Впрочем, похвалы пьесе были скупы, она не проняла строгих ревнителей «передового искусства» и при постановке провалилась в Театре им. Евг. Вахтангова. «О чем свидетельствует наивная пьеса Катаева о колхозе? — строго спрашивал все тот же журнал «На литературном посту». — В лучшем случае (если даже не предполагает никаких халтурных расчетов автора) — здесь недопустимое легкомыслие, взгляд на важнейшие, кардинальные общественные процессы нашего времени «из окна вагона»… «Авангард» в этом смысле — грозное предупреждение, может быть — последнее». «Литературная газета» упрекала героя в авантюризме.
Богемно-рассеянным и по-своему вызывающим получился рассказ 1930 года «На полях романа», пронизанный скепсисом к истовым колхозным организаторам, «советским Левиным», которых, «скрывая неудовольствие», вынужденно посещал гость-эстет, размышлявший все время о героях Толстого — «с улыбкой удовольствия» о Вронском с его «животным началом (ах, как Вронский выигрывает рядом с «наивным» и даже «тошнотворным» Левиным!) и о Стиве Облонском: «Бездельник, обжора, паразит, либеральничающий бюрократ, белая кость, таких расстреливать надо… И расстреливали, — а поди ж ты! — до чего симпатичен и мил!»
Но эпоха брала свое. 2 октября 1930 года Катаев держал речь в клубе «Красная звезда» на вечере, посвященном открытию первого в СССР Государственного часового завода, и читал стихотворный фельетон.
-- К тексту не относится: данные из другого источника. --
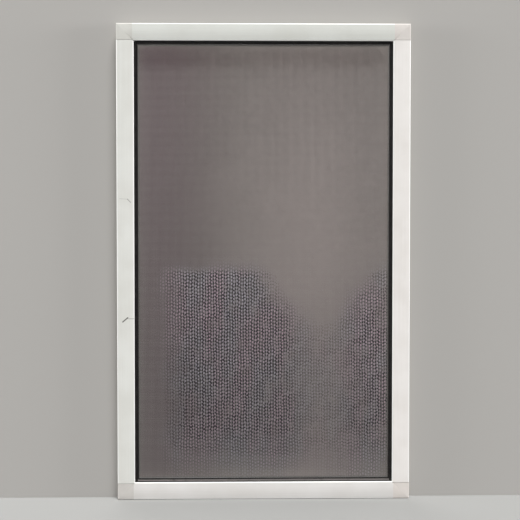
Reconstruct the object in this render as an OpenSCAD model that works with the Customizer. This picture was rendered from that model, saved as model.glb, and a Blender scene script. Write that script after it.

Идея подчинения литературы пролетариату приобретала могучие формы: на фоне индустриализации РАПП выдвинул смелое предложение — теперь рабочий будет для писателя и музой, и первым читателем, и редактором, и цензором. А на самом деле (легко обнаружить) за фигурой токаря, слесаря или фрезеровщика скрывался все тот же бдительный рапповец. Завод «Красный пролетарий» в конце 1930-го взял под свою опеку «группу писателей»: Александра Жарова, Александра Безыменского, Иосифа Уткина, Джека Алтаузена, Юрия Олешу, Георгия Никифорова, Валентина Катаева. «Призыв ударников в литературу, — говорилось в сообщении «Литературной газеты», — логически вытекает из всей десятилетней борьбы РАПП за гегемонию пролетарской литературы». В торжественной обстановке подписали договор рабочих с прозаиками и поэтами. Специально созданный рабочий совет должен был обсуждать наиболее крупные их произведения еще до опубликования.
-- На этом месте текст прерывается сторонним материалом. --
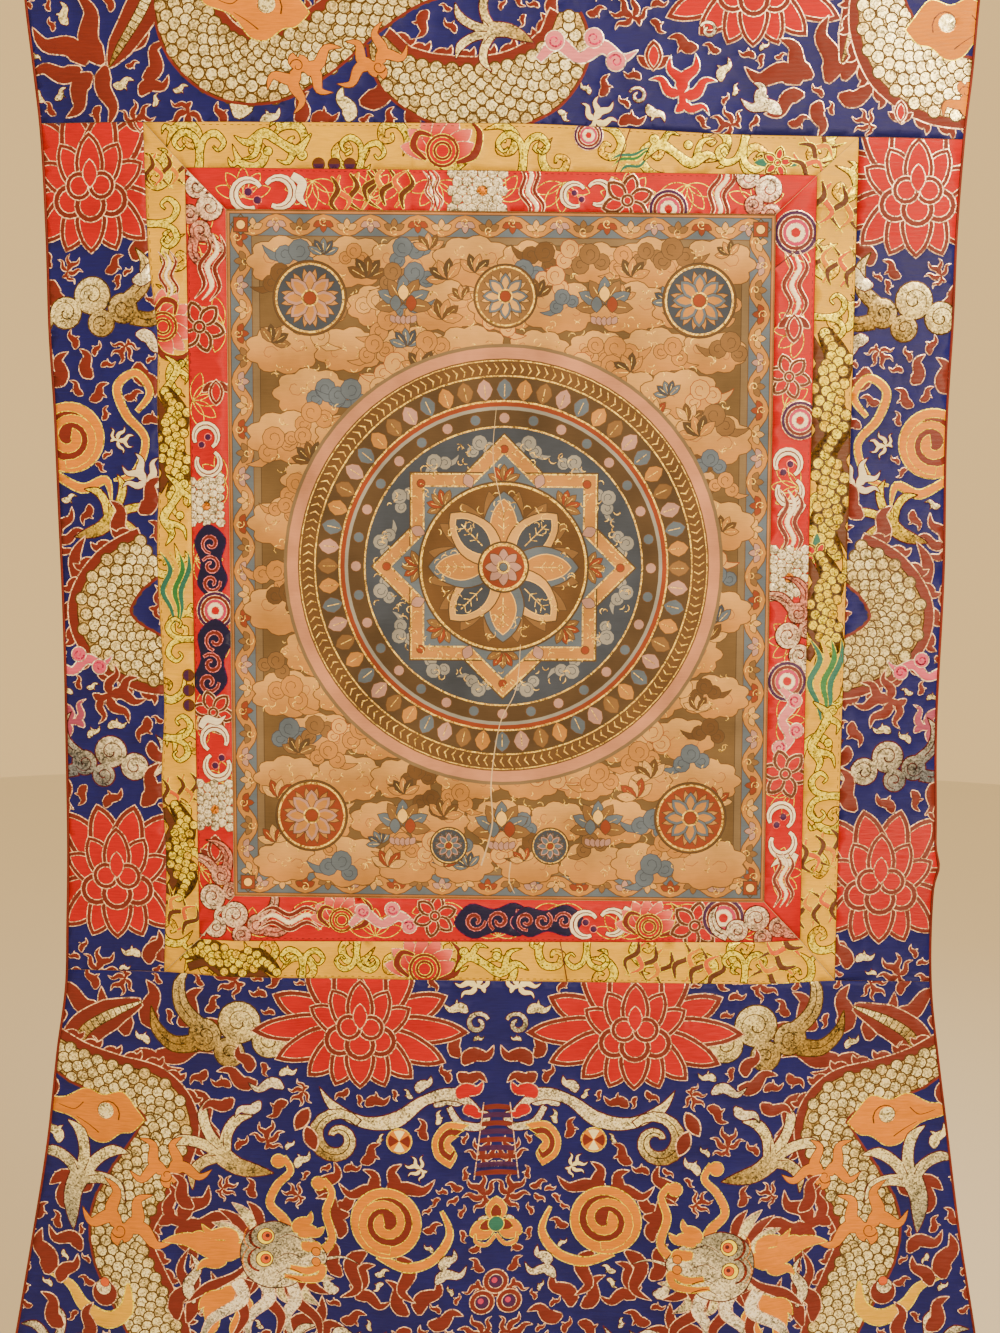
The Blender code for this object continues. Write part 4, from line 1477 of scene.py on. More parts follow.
def lemon_scroll(pen):
    """A stem that parts into two broad curls of bright thread."""
    join_up(pen, [
        ribbon(sweep([(1, 22), (2, 8), (-2, -6), (-13, -11), (-21, -3), (-16, 4), (-11, 0)], 4),
               (9, 8, 7, 8, 6, 4, 3)),
        ribbon(sweep([(2, 10), (6, -5), (16, -10), (24, -2), (19, 5), (14, 1)], 4),
               (7, 7, 8, 6, 4, 3)),
    ], LEMON, OLIVE, 0.8, METAL)


def lemon_curl(pen):
    """One fat curl of bright thread with a leaf at its back."""
    join_up(pen, [
        ribbon(sweep([(-15, 10), (-8, -6), (6, -10), (14, 0), (8, 9), (1, 4), (5, -1)], 4),
               (1, 8, 9, 8, 7, 5, 3)),
        ribbon(sweep([(-8, -4), (-16, -8), (-19, -1)], 4), (6, 6, 0.6)),
    ], Fade(LEMON, YELLOW, (0, -12), (0, 14)), OLIVE, 0.8, METAL)


def petal_lines(pen):
    """Petals drawn only in fine bright lines."""
    for i in range(5):
        petal_edge = lens(26, 11)
        pen.at(0, 11, turn=-72 + 36 * i).line(petal_edge + petal_edge[:1], 0.6, LEMON)


def dark_flame(pen):
    """Thin tongues of flame, dark and orange by turns."""
    for x, bend, dye in ((-17, -5, BROWN), (-9, 4, ORANGE), (-1, -5, BROWN), (8, 5, EYE), (16, -4, BROWN)):
        stroke(pen, [(x, 18), (x + bend, 6), (x - bend, -6), (x + 1.6 * bend, -19)], (2, 6, 5, 0.4), dye,
               LEMON, 0.45)


def lemon_wave(pen):
    """Broad flowing lobes in bright thread."""
    join_up(pen, [
        ribbon(sweep([(-34, 10), (-22, -4), (-8, 2), (6, 10), (20, 2), (32, 8)], 4),
               (2, 10, 8, 10, 8, 1)),
        ribbon(sweep([(-20, -2), (-14, -14), (-4, -12)], 4), (8, 6, 1)),
        ribbon(sweep([(10, 8), (14, -8), (26, -12)], 4), (8, 6, 1)),
        circle(-26, -8, 5, 12), circle(3, -5, 4.5, 12),
    ], LEMON, OLIVE, 0.8, METAL)
    pen.line(spiral(-26, -8, 3, 0.8, 0, 1.0, 10), 0.5, OLIVE)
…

Та же «Литгазета» извещала: «Завод «Красный пролетарий», надеясь в ближайшее время совместно с подшефными писателями выработать конкретные, наиболее целесообразные формы шефства, призывает подшефных товарищей сейчас же, немедленно включиться в жизнь завода, в культурную работу, в реальную борьбу за выполнение пятилетки в четыре года». Дальше — больше: «Приказом заводоуправления за № 157 подшефным писателям были выданы расчетные книжки и табельные номера».
Под рапповское гудение о необходимости «одемьянивания литературы» Катаев начал теснее общаться с Демьяном Бедным.
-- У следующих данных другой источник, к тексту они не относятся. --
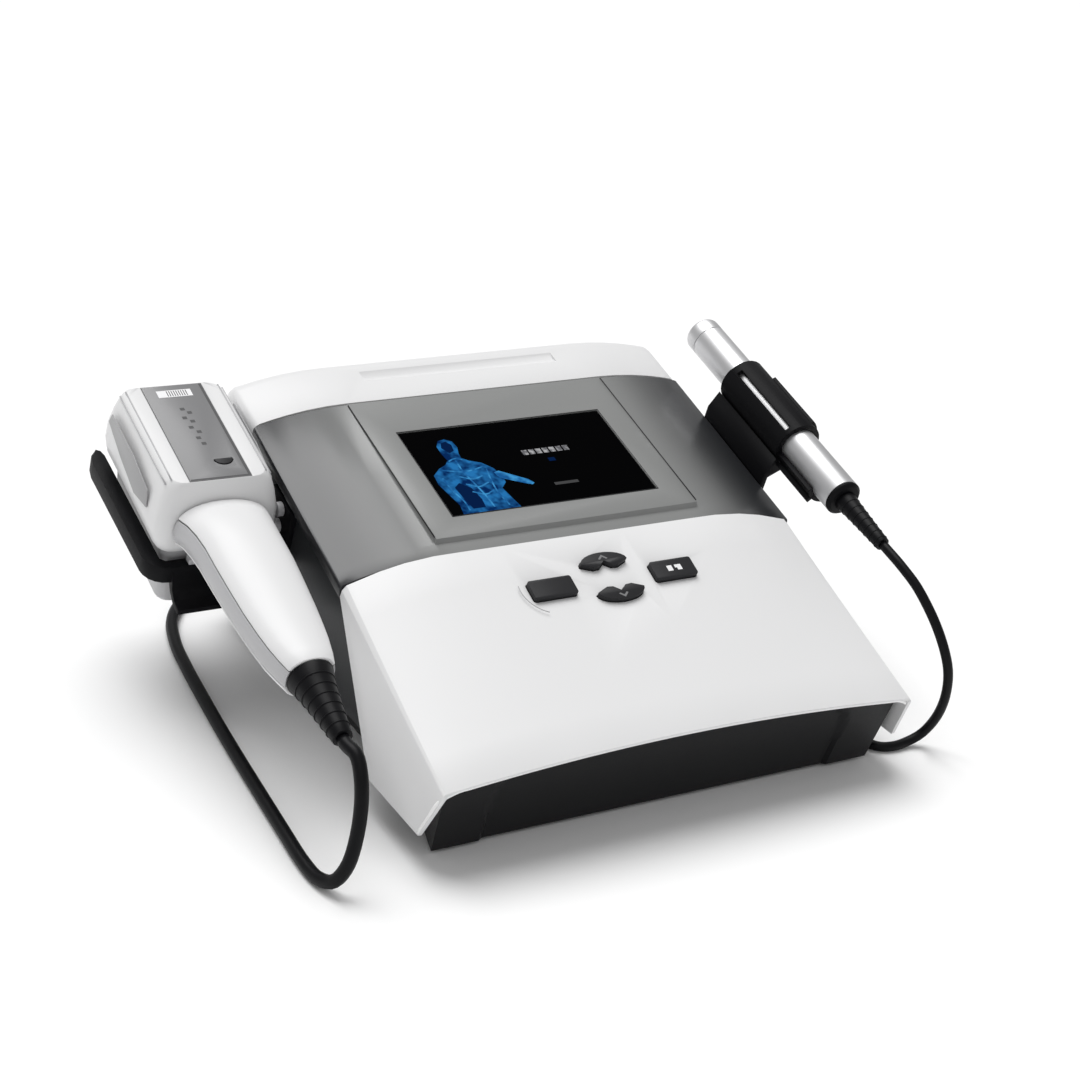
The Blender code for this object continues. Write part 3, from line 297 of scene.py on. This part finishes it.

Лиля Брик ядовито воскликнула в дневнике: «У Катаева альянс с Бедным!» (24 сентября 1930 года).
В 1919 году в вагоне Троцкого Катаеву случайно не удалось познакомиться с «народным стихотворцем». «Пришедшие спросили о Демьяне, и Троцкий сказал, что Демьян Бедный только что заснул после двух суток работы и что будить его нельзя, потому что его силы нужны Республике».